Investors have scrutinized Bezos and Amazon, expressing concern about mounting losses and a stock that plummeted more than 60 percent in the last year. At the meeting, shareholders raised questions not only about the makeup of the Seattle-based company's board, but about its $2.1 billion long-term debt, the million-dollar bonuses it awarded some of its executives and the steps the company is taking to reach profitability.
Bezos deflected most shareholder concerns, painting a bright picture of his company. "The No. 1 reason we're in a leading position today is we've done such a good job for customers," he said.
He praised Amazon directors John Doerr, Scott Cook, Tom Alberg and Patty Stonesifer, all of whom come from a technology background, saying they had brought operational expertise and practical experience to the company. But Bezos said Amazon might benefit from having more directors.
"We've got a great board," Bezos said. "Having said that, it might make sense to add one or two board members. One of the things we would look for is increasing even further the operational expertise that we have on the board."
Shareholders and outside groups have criticized the makeup of Amazon's board of directors in recent weeks. Among their criticisms were the board's relatively small size, its apparent lack of independence from Bezos and its paucity of retail experience.
The New York Society of Security Analysts has held a series of forums on Amazon's corporate governance that have become a chief outlet for complaints about how the company is being run. Shareholders echoed many of the questions the group has raised in its forums and in letters to Amazon's directors.
One of the chief questions the group has raised of Amazon concerns its use of pro forma numbers in its earnings reports. Pro forma numbers are a kind of hypothetical earnings report, and in Amazon's case exclude the company's interest payments on its debt as well as many non-cash charges.
Bezos emphasized that the company is focused on achieving a pro forma operating profit in the fourth quarter. "Everyone in the company is laser focused on that. We have a plan to achieve that and are very comfortable that we will achieve it."
When one shareholder asked Bezos to compare Amazon's pro forma losses it reports on its earnings releases with the net losses it reports in its regulatory filings, Bezos directed him to the company's latest earnings release, which did a detailed comparison of the two numbers.

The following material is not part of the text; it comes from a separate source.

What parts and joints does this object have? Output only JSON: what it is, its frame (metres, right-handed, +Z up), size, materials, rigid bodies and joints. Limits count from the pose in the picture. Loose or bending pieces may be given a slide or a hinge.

Similarly Bezos sought to put the best light on questions about the company's debt and other controversial matters. Amazon pays about $100 million in interest on its $2.1 billion debt, he said. Those interest payments are only about 3 percent of Amazon's annual sales, which means the company should not have a problem coming up with the money to pay them.
He emphasized that most of Amazon's $2.1 billion debt is not due until 2009, which should give the company enough time to grow enough to pay it off.
"If that were short-term debt, it would bother me," he said. "While various people can disagree about how we did it, the important bit is that we raised the money we need to move forward and build a lasting company."
In a regulatory filing last month, Amazon said it was considering restructuring its debt. Some analysts have suggested that Amazon will eventually offer to convert some of its outstanding bonds to stock at a higher price than they are currently trading, but at a lower price than their face value.
Bezos also fended off questions about the compensation paid to some of Amazon's executives, particularly to Diego Piacentini, the company's senior vice president of international operations. Amazon gave Piacentini a $1 million signing bonus and a $666,667 special bonus last year on top of his $175,000 salary.
Amazon is trying to build a great team, Bezos said. To attract top-notch executives, the company has to offer competitive salaries, he said.
"Certainly Diego is very highly compensated," Bezos said. "But he's worth it. He's making a big difference to the company and to shareholders."
Amazon international businesses posted a $145 million pro forma operating loss in 2000 on $381 million in sales. The international businesses posted a $79 million operating loss in 1999 on $168 million in sales.